The guard behind me steps closer. His aftershave is cheap and aggressive, the kind that announces itself from ten feet away. I don’t flinch. That’s what they want.

Leone says, “We know you were at the docks. We know you met with Castillo’s people. We know you took the information.”

I blink. Information? That’s new. I file it away, keep my face unimpressed.

“Wow,” I say. “You should work for the NSA.”

He doesn’t blink.

I let the silence stretch, then sigh. “Look, I’m a courier. I pick things up, drop them off. No one tells me what’s in the packages. I don’t ask. Asking is how you end up dead.”

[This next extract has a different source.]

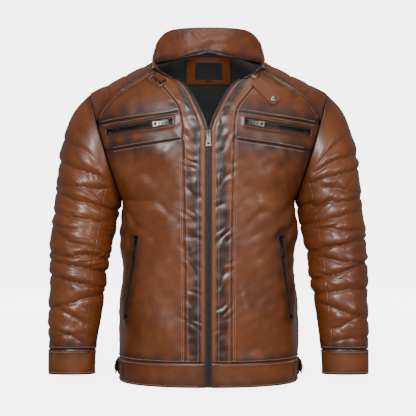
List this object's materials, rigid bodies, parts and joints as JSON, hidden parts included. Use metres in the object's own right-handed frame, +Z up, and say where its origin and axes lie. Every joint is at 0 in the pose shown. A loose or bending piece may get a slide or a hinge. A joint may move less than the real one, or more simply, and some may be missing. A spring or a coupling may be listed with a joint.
{
  "type": "leather riding jacket",
  "caption": "Leather riding jacket with a stand collar, full front zip, slanted chest and side zip pockets, piped shoulder panels, throat strap and side waist adjusters.",
  "frame": {"origin": "middle of the hem's lower edge, halfway between the wearer's left and right and front and back", "axes": "+Z up from hem to collar, +X to the wearer's left, the front faces -Y"},
  "size_m": [0.625, 0.282, 0.7157],
  "materials": {
    "cognac_leather": "satin",
    "burnished_leather": "satin",
    "black_lining": "matte",
    "zip_tape": "matte",
    "antique_nickel": "aged"
  },
  "bodies": {
    "coat": {"front_panel_right": "cognac_leather", "front_panel_left": "cognac_leather", "chest_band_right": "cognac_leather", "chest_band_left": "cognac_leather", "chest_yoke_right": "cognac_leather", "chest_yoke_left": "cognac_leather", "shoulder_panel_right": "cognac_leather", "shoulder_panel_left": "cognac_leather", "yoke_piping": "burnished_leather", "placket_right": "burnished_leather", "placket_left": "burnished_leather", "back_panel": "cognac_leather", "back_yoke": "cognac_leather", "waistband_right": "cognac_leather", "waistband_left": "cognac_leather", "waistband_back": "cognac_leather", "collar_outer": "burnished_leather", "collar_facing": "cognac_leather", "front_facings": "cognac_leather", "body_lining": "black_lining", "neck_patch": "cognac_leather", "neck_label": "black_lining", "size_tag": "black_lining", "zip_tapes": "zip_tape", "zip_chains": "antique_nickel", "zip_stops": "antique_nickel", "chest_zip_tapes": "zip_tape", "chest_zip_chains": "antique_nickel", "side_zip_tapes": "zip_tape", "side_zip_chains": "antique_nickel", "pocket_bags": "black_lining", "throat_tab": "burnished_leather", "throat_socket": "antique_nickel", "waist_tabs": "burnished_leather", "waist_rings": "antique_nickel"},
    "zip_slider": {"zip_slider": "antique_nickel"},
    "zip_pull": {"zip_pull": "antique_nickel"},
    "sleeve_right": {"sleeve_top_right": "cognac_leather", "sleeve_under_right": "cognac_leather", "sleeve_lining_right": "black_lining", "cuff_right": "cognac_leather"},
    "chest_slider_right": {"chest_slider_right": "antique_nickel"},
    "chest_pull_right": {"chest_pull_right": "antique_nickel"},
    "side_slider_right": {"side_slider_right": "antique_nickel"},
    "side_pull_right": {"side_pull_right": "antique_nickel"},
    "waist_strap_right": {"waist_strap_right": "burnished_leather", "waist_snap_right": "antique_nickel"},
    "sleeve_left": {"sleeve_top_left": "cognac_leather", "sleeve_under_left": "cognac_leather", "sleeve_lining_left": "black_lining", "cuff_left": "cognac_leather"},
    "chest_slider_left": {"chest_slider_left": "antique_nickel"},
    "chest_pull_left": {"chest_pull_left": "antique_nickel"},
    "side_slider_left": {"side_slider_left": "antique_nickel"},
    "side_pull_left": {"side_pull_left": "antique_nickel"},
    "waist_strap_left": {"waist_strap_left": "burnished_leather", "waist_snap_left": "antique_nickel"},
    "throat_strap": {"throat_strap": "cognac_leather", "throat_snap": "antique_nickel"},
    "throat_ring": {"throat_ring": "antique_nickel"}
  },
  "joints": [
    {"name": "zip_slide", "type": "slide", "parent": "coat", "child": "zip_slider", "axis": [0, 0, 1], "range_m": [-0.455, 0]},
    {"name": "zip_pull_swing", "type": "hinge", "parent": "zip_slider", "child": "zip_pull", "pos_m": [0, -0.13877, 0.48], "axis": [-1, 0, 0], "range_deg": [0, 150]},
    {"name": "sleeve_raise_right", "type": "hinge", "parent": "coat", "child": "sleeve_right", "pos_m": [-0.2363, 0, 0.567], "axis": [0, 1, 0], "range_deg": [0, 30]},
    {"name": "chest_zip_slide_right", "type": "hinge", "parent": "coat", "child": "chest_slider_right", "pos_m": [-0.05869, 0.11018, 0.50513], "axis": [0.1378, 0, -0.9905], "range_deg": [0, 22.5]},
    {"name": "chest_pull_swing_right", "type": "hinge", "parent": "chest_slider_right", "child": "chest_pull_right", "pos_m": [-0.08311, -0.13202, 0.50173], "axis": [-0.1378, 0, 0.9905], "range_deg": [0, 150]},
    {"name": "side_zip_slide_right", "type": "slide", "parent": "coat", "child": "side_slider_right", "axis": [0.1308, -0.1413, 0.9813], "range_m": [-0.12, 0]},
    {"name": "side_pull_swing_right", "type": "hinge", "parent": "side_slider_right", "child": "side_pull_right", "pos_m": [-0.14181, -0.08829, 0.27096], "axis": [-0.549, 0.8139, 0.1904], "range_deg": [0, 150]},
    {"name": "waist_strap_open_right", "type": "hinge", "parent": "coat", "child": "waist_strap_right", "pos_m": [-0.1812, 0.006, 0.025], "axis": [0, 0, -1], "range_deg": [0, 100]},
    {"name": "sleeve_raise_left", "type": "hinge", "parent": "coat", "child": "sleeve_left", "pos_m": [0.2363, 0, 0.567], "axis": [0, -1, 0], "range_deg": [0, 30]},
    {"name": "chest_zip_slide_left", "type": "hinge", "parent": "coat", "child": "chest_slider_left", "pos_m": [0.05869, 0.11018, 0.50513], "axis": [0.1378, 0, 0.9905], "range_deg": [0, 22.5]},
    {"name": "chest_pull_swing_left", "type": "hinge", "parent": "chest_slider_left", "child": "chest_pull_left", "pos_m": [0.08311, -0.13202, 0.50173], "axis": [-0.1378, 0, -0.9905], "range_deg": [0, 150]},
    {"name": "side_zip_slide_left", "type": "slide", "parent": "coat", "child": "side_slider_left", "axis": [-0.1308, -0.1413, 0.9813], "range_m": [-0.12, 0]},
    {"name": "side_pull_swing_left", "type": "hinge", "parent": "side_slider_left", "child": "side_pull_left", "pos_m": [0.14181, -0.08829, 0.27096], "axis": [-0.549, -0.8139, -0.1904], "range_deg": [0, 150]},
    {"name": "waist_strap_open_left", "type": "hinge", "parent": "coat", "child": "waist_strap_left", "pos_m": [0.1812, 0.006, 0.025], "axis": [0, 0, 1], "range_deg": [0, 100]},
    {"name": "throat_strap_open", "type": "hinge", "parent": "coat", "child": "throat_strap", "pos_m": [0.08994, -0.1069, 0.58343], "axis": [-0.7154, -0.396, -0.5757], "range_deg": [0, 100]},
    {"name": "throat_ring_swing", "type": "hinge", "parent": "coat", "child": "throat_ring", "pos_m": [-0.09572, -0.10346, 0.58659], "axis": [-0.6507, 0.5292, 0.5446], "range_deg": [0, 60]}
  ]
}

Leone’s stare could freeze magma. “Who hired you?”

“I told you. No names. text messages and cash.”

“Describe them.”

“Can’t. Never met face-to-face.” That part’s true. The jobs came through a burner phone that got replaced every two weeks. Voice modulator on the calls. Instructions in clipped, robotic sentences. “Whoever runs it knows how to stay invisible.”

He paces the room now, a lion in a concrete zoo. The guards watch him, not me. Interesting.

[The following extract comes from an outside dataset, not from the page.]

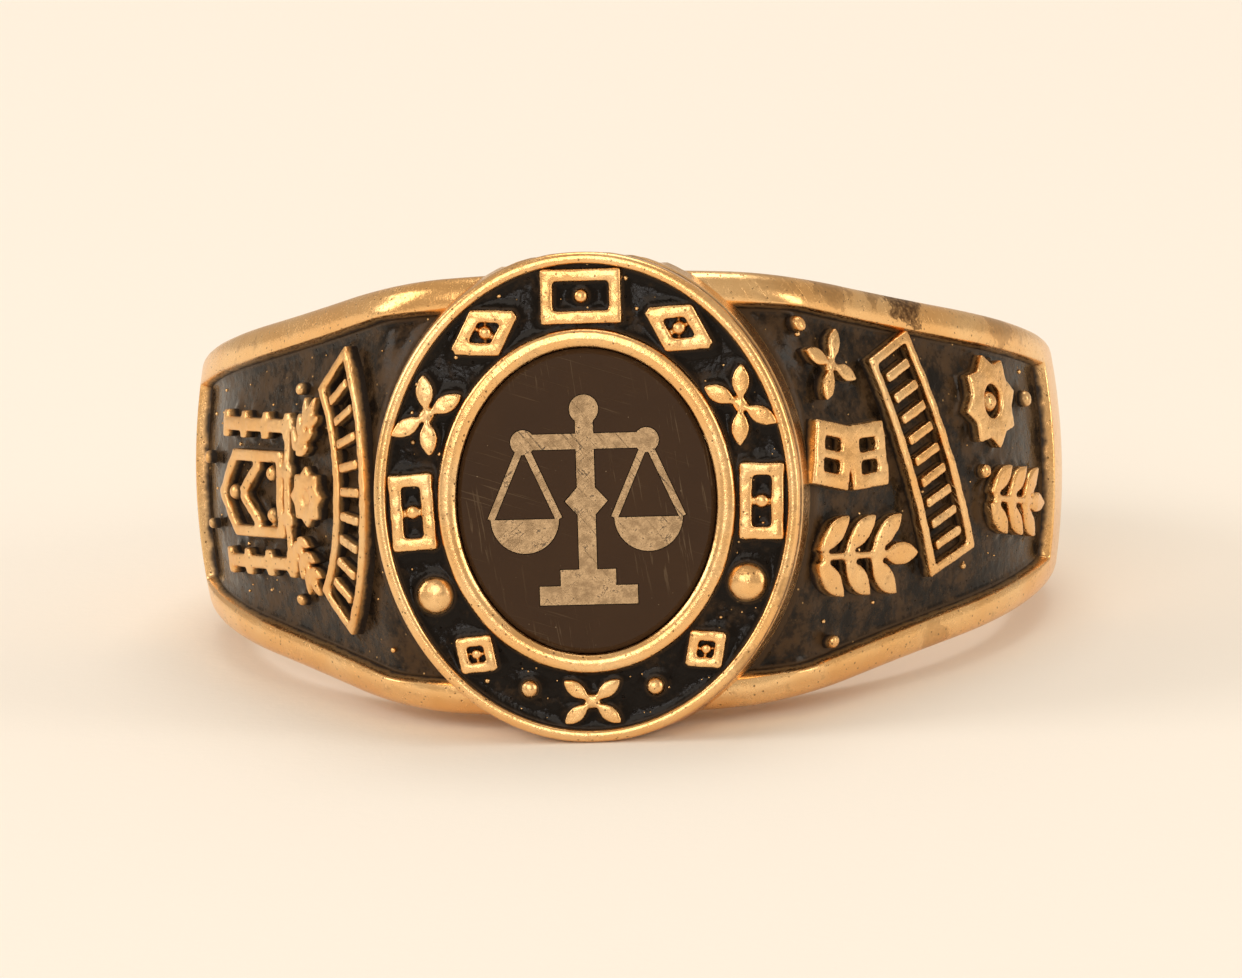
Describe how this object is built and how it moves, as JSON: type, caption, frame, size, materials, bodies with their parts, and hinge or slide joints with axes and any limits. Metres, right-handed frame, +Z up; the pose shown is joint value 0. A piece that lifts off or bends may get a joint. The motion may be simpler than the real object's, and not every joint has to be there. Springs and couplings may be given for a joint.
{
  "type": "class ring",
  "caption": "Gold class ring with an oval head, a flat black stone, black enamel panels and raised plain ornaments on head and shoulders.",
  "frame": {"origin": "on the surface that the ring lies on, below the middle of its bounding box", "axes": "-Y towards the head, whose face looks 9.6 degrees above the horizon; +Z up; the finger's axis lies in the YZ plane, 9.6 degrees from +Z towards +Y"},
  "size_m": [0.0212, 0.0238, 0.0114],
  "materials": {
    "gold": "polished yellow gold with fine wear scratches and dark crevices",
    "inlay_gold": "matt gold inlay",
    "onyx": "polished black stone with fine scratches",
    "black_enamel": "glossy black enamel"
  },
  "bodies": {
    "root": {"ring_casting": "gold", "stone": "onyx", "stone_inlay": "inlay_gold", "head_enamel": "black_enamel", "left_enamel": "black_enamel", "right_enamel": "black_enamel"}
  },
  "joints": []
}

“You’re protecting someone,” he says.

“I’m protecting myself. There’s a difference.”

He rounds on me, and for the first time, I see the violence simmering beneath the control. His hands flex like he wants to wrap them around my throat.

“You think this is a game?”

I meet his eyes. “Isn’t it?”

For a second, neither of us moves. Then his fist unclenches. He walks to the door, signals to the guards.

“You’ll stay here until you remember something useful.”

The guards linger after he leaves. Aftershave steps forward, face blank as drywall. “Breakfast will arrive shortly. If you need anything, knock.”

I almost laugh. “Thanks for your concern.”

He glances at the decanter still sitting on the table. “Don’t try using that as a weapon.”

“No promises.”

They leave. The lock clicks.

I collapse back onto the bed and replay every second. Leone didn’t buy my act… he’s too controlled, too patient. But he also hasn’t hurt me. Whatever they need, they need me intact to get it.

Intact isn’t the same as free.

I walk to the window and push the heavy curtain aside. The courtyard below is immaculate, geometric, symmetry only psychopaths and billionaires care about. I count six guards patrolling the perimeter in formation, never looking at each other, moving like chess pieces on a timer.

I let the curtain fall and turn back to my gilded prison.

Viktor’s dead. I feel it in my gut, even without confirmation. He warned me, and they caught him, and now he’s a body in a basement or a stain on a concrete floor. He wasn’t a hero. He wasn’t even a good person. But he tried to save me, and that must mean something.